The Gold Box games are enormously influential, being based on classic D&D settings like Forgotten Realms, Dragonlance, and Dark Sun and helping to establish the early template for CRPGs. They are honestly hard to return to now, but these releases will be enhanced by companion apps, a unified launcher, improved DOSBox support, and a tool for transfering parties of characters between games.
The games will be released via eight collections, as follows:
- Forgotten Realms: The Archives Collection One (Eye of the Beholder I, II, and III)
- Forgotten Realms: The Archives – Collection Two (Curse of the Azure Bonds, Gateway to the Savage Frontier, Hillsfar, Pools of Darkness, Pool of Radiance, Secret of the Silver Blades, Treasures of the Savage Frontier, and Unlimited Adventures)
- Forgotten Realms: The Archives – Collection Three (Dungeon Hack, Menzoberranzan)
- Krynn series (Champions of Krynn, Death Knights of Krynn, The Dark Queen of Krynn)
- Dark Sun series (Shattered Lands, Wake of the Ravager)
- Ravenloft series (Strahd’s Possession, Stone Prophet)
- D&D Stronghold: Kingdom Simulator
- Al-Qadim: The Genie’s Curse
It sounds as if there are two companion apps, one for the Eye Of The Beholder series and one for all the others. They manage dungeon mapping for you, among other things.

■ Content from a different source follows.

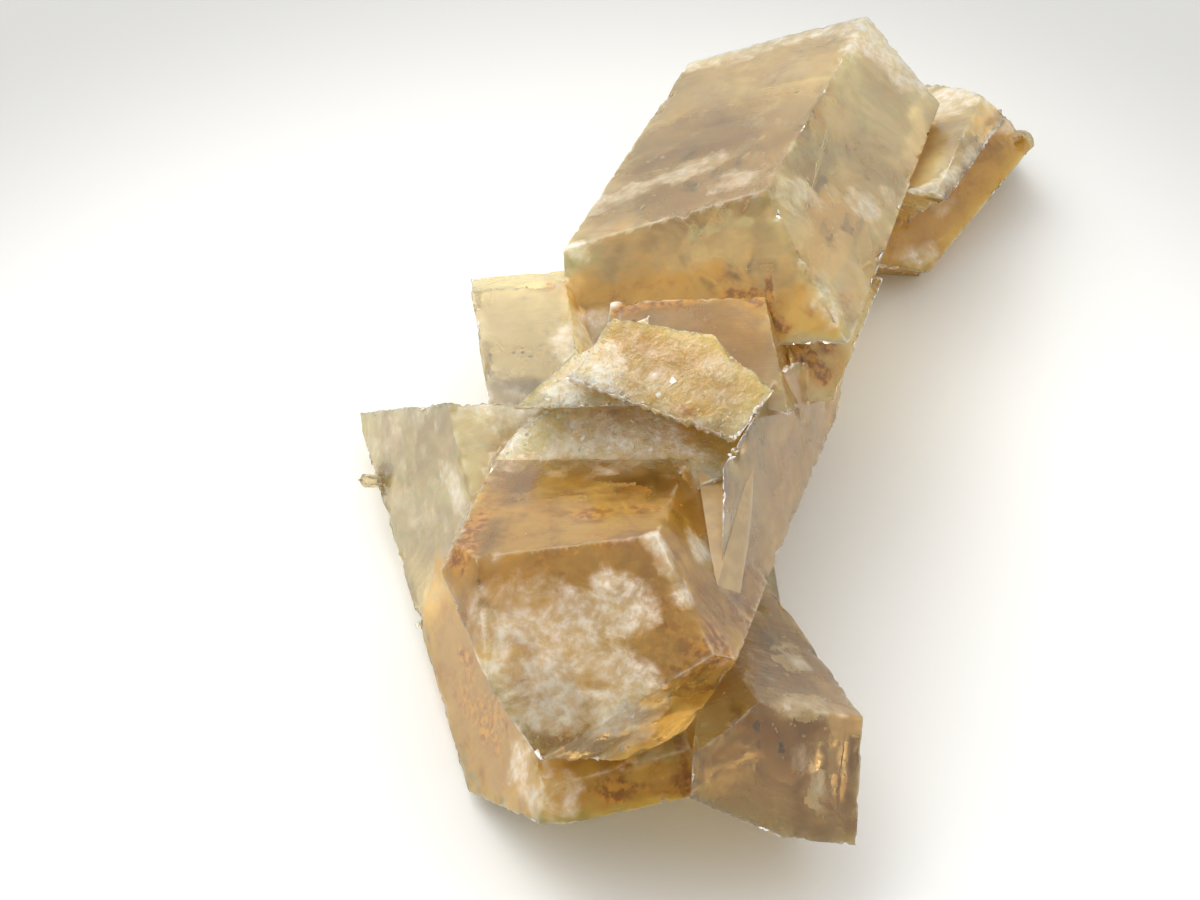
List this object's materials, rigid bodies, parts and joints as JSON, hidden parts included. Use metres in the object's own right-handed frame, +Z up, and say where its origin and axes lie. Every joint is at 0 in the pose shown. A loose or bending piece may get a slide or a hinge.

All of the enhancements to these games are being handled by publisher SNEG, a company created by former developers at GOG. All of the above games are already available via GOG, in fact, and it’s not clear how the new versions will differ from previous releases. SNEG have previously brought a bunch of other classic games to Steam, too.
The Gold Box games will arrive on Steam on March 29th.